Rob (RenoB) PM'ed me a few months ago telling me about a Perdomo tasting event happing in his area. I just found out, not that long ago, that I am for sure able to make it down. I just wanted to put up a formal invite to any of the BOTL/SOTL's in the area that might be interested in joining Rob and myself (perhaps some of the MoB crew)

The event is April 21 at:
Prime Cigar
18900 W. Bluemound Rd.
Brookfield, WI
Phone #: 262-754-5220

I think it goes from 1-5...but that does not meen we can't HERF for a few hours after that as well :ss 

If you think you could make it, feel free to put your names on the list.

Attending:
Bobb
RenoB


----------



## RenoB (Oct 12, 2005)

You know I'm there bro, lookin' forward to it!


----------



## Bobb (Jun 26, 2006)

Sounds like ScottishSmoker and CigarNation are going to try to make it to the event as well!!


----------



## ScottishSmoker (Feb 11, 2007)

Yes, I am planning on being there...as well as others from the shop here in Hudson...mainly to hassle the Perdomo Rep....


----------



## King James (Dec 18, 2005)

I can maybe get there... not sure if anything is going on that day yet


----------



## RenoB (Oct 12, 2005)

King James said:


> I can maybe get there... not sure if anything is going on that day yet


What could be more important than meeting a few outta town brothers?!?!

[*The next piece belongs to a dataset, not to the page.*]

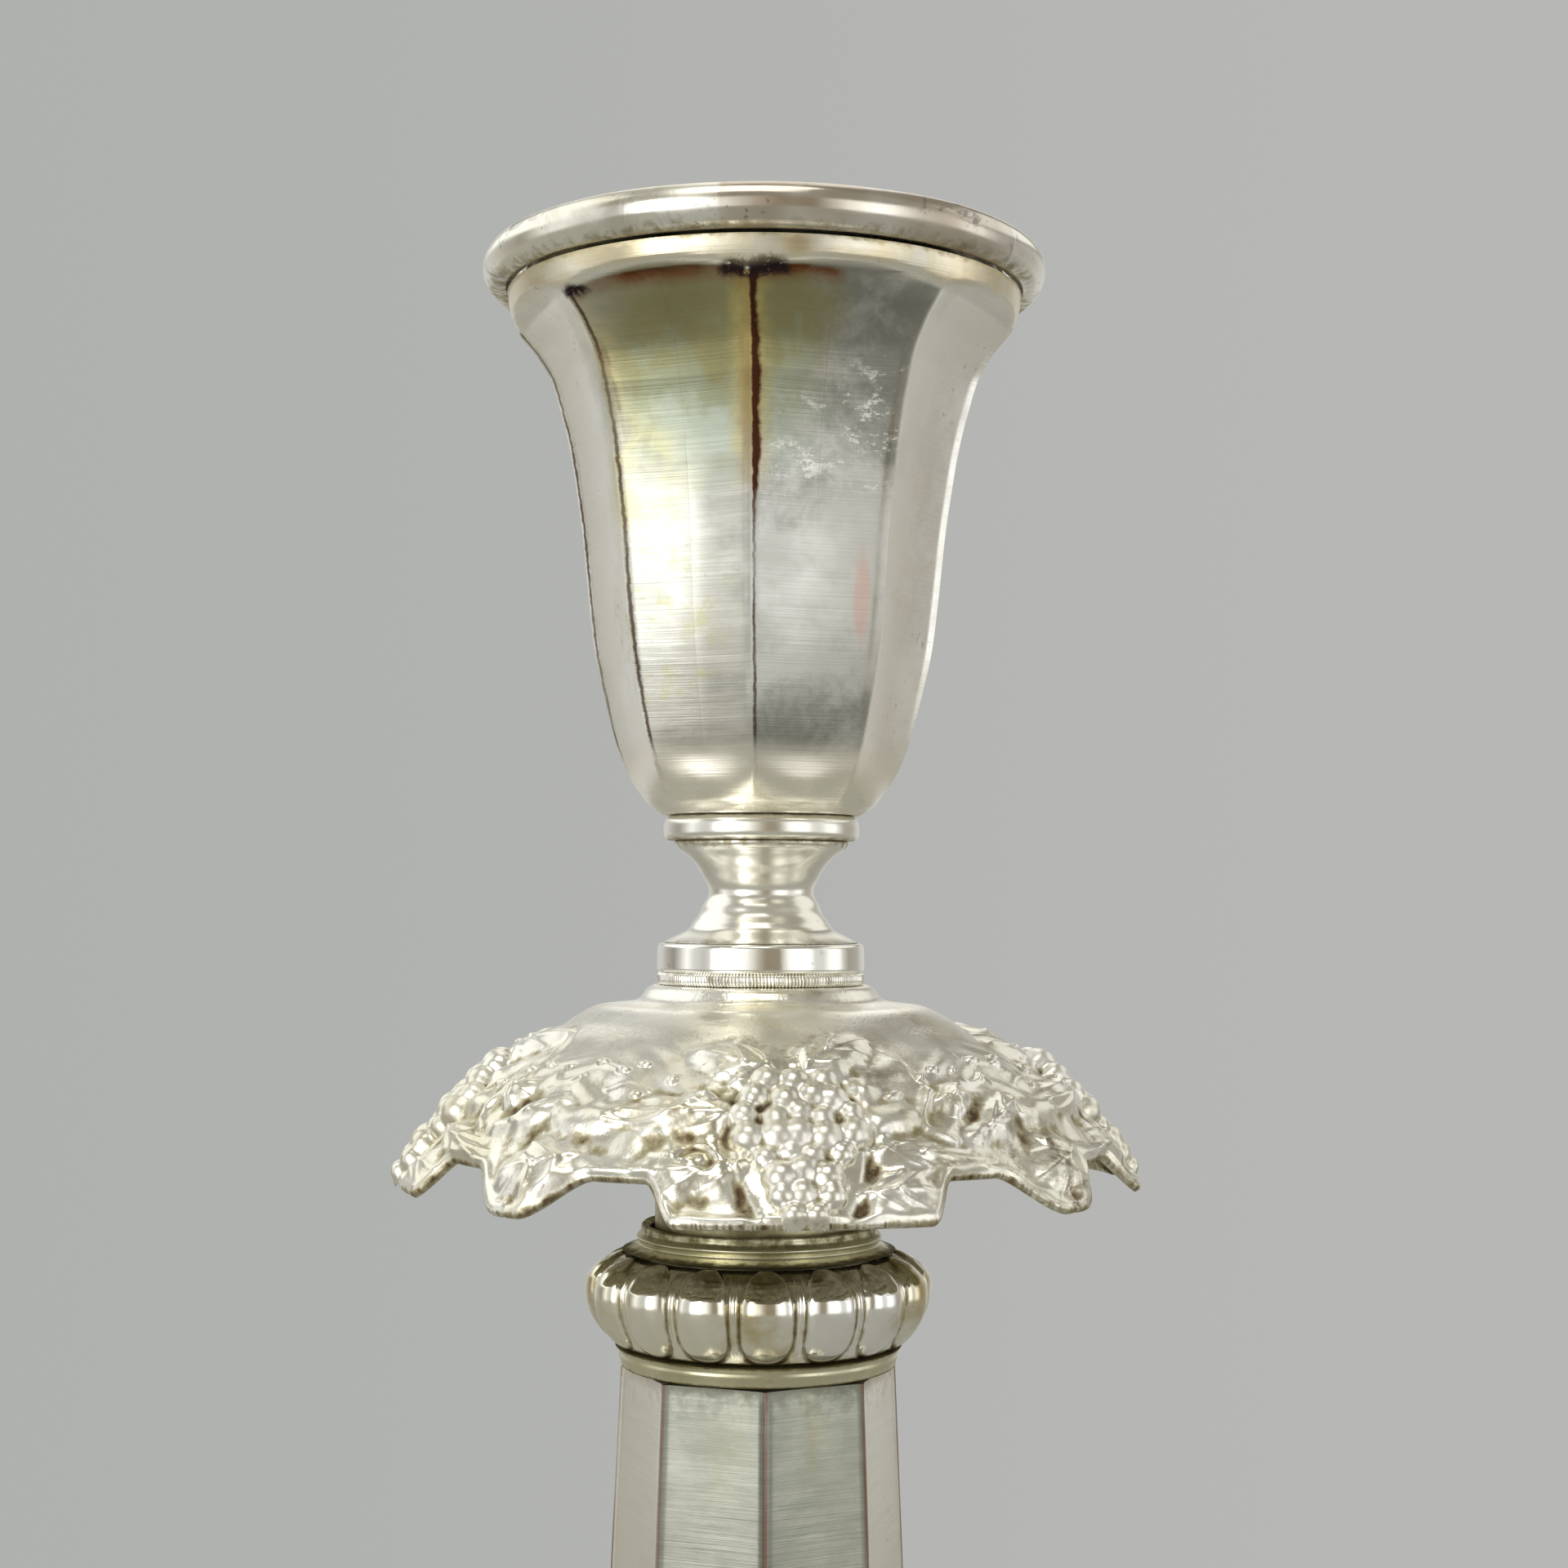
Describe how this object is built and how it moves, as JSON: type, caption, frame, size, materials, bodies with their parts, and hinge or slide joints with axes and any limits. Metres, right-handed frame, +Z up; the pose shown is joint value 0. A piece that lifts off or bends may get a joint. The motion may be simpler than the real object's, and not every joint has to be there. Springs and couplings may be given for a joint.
{
  "type": "table candlestick",
  "caption": "Silver-plated table candlestick with a weighted foot, faceted column, gadrooned knops, vine-leaf drip pan, lift-out top, bell cup and removable nozzle.",
  "frame": {"origin": "centre of the foot's underside, on the table", "axes": "+Z up along the candlestick's axis; an arris of the column and a bunch of grapes on the foot face -Y"},
  "size_m": [0.136, 0.136, 0.2903],
  "materials": {
    "plated_silver": "polished",
    "bare_brass": "satin",
    "iron_fixings": "satin",
    "green_felt": "matte",
    "plaster": "matte"
  },
  "bodies": {
    "candlestick": {"felt_pad": "green_felt", "base_plate": "bare_brass", "plaster_filling": "plaster", "foot_rolled_rim": "plated_silver", "foot_dome": "plated_silver", "foot_step_ring": "plated_silver", "foot_trumpet": "plated_silver", "foot_grapes_1": "plated_silver", "foot_grapes_2": "plated_silver", "foot_grapes_3": "plated_silver", "foot_grapes_4": "plated_silver", "foot_collar": "plated_silver", "lower_knop": "plated_silver", "shaft_foot_ring": "plated_silver", "shaft": "plated_silver", "knop_ring": "plated_silver", "knop": "plated_silver", "socket_collar": "plated_silver", "socket_tube": "bare_brass", "socket_floor": "bare_brass", "tie_rod": "iron_fixings", "tie_rod_top_nut": "iron_fixings", "tie_rod_washer": "iron_fixings", "tie_rod_foot_nut": "iron_fixings"},
    "top_section": {"plug_tube": "bare_brass", "plug_cap": "bare_brass", "pan_bush": "bare_brass", "milled_wire": "plated_silver", "neck_disc": "plated_silver", "spool_neck": "plated_silver", "cup_collar": "plated_silver", "cup_shell": "plated_silver", "stud": "iron_fixings", "stud_washer": "iron_fixings", "stud_top_nut": "iron_fixings", "stud_foot_nut": "iron_fixings"},
    "drip_pan": {"drip_pan": "plated_silver", "grapes_1": "plated_silver", "grapes_2": "plated_silver", "grapes_3": "plated_silver", "grapes_4": "plated_silver"},
    "nozzle": {"nozzle_rolled_rim": "plated_silver", "nozzle_dish": "plated_silver", "nozzle_locating_ring": "plated_silver", "candle_tube": "plated_silver", "candle_tube_floor": "plated_silver"}
  },
  "joints": [
    {"name": "top_section_lift", "type": "slide", "parent": "candlestick", "child": "top_section", "axis": [0, 0, 1], "range_m": [0, 0.03]},
    {"name": "drip_pan_turn", "type": "hinge", "parent": "top_section", "child": "drip_pan", "pos_m": [0, 0, 0.221], "axis": [0, 0, 1], "continuous": true},
    {"name": "nozzle_lift", "type": "slide", "parent": "top_section", "child": "nozzle", "axis": [0, 0, 1], "range_m": [0, 0.032]}
  ]
}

And yeah, the Perdomo rep is worth hasseling


----------



## Bobb (Jun 26, 2006)

*Bump*
This weekend  

We should have a nice sized crew from MN/Eastern WI coming!! I can't wait.


----------



## BigVito (Jan 1, 2000)

King James said:


> I can maybe get there... not sure if anything is going on that day yet


you know you will be there:tu me on the other hand


----------



## ScottishSmoker (Feb 11, 2007)

Umm, Bobb...Hudson is in Western Wisconsin....


----------



## Bobb (Jun 26, 2006)

ScottishSmoker said:


> Umm, Bobb...Hudson is in Western Wisconsin....


uhh...no it isn't. Just like Patrick Roy is a great baseball player!! 

:sl <---me


----------



## Bobb (Jun 26, 2006)

Tomorrow baby!!!

I'll probably be showing up at Prime around 12:30.

See you guys there!


----------



## RenoB (Oct 12, 2005)

Bobb said:


> Tomorrow baby!!!
> 
> I'll probably be showing up at Prime around 12:30.
> 
> See you guys there!


I'm gonna be late. Like 5pm late


----------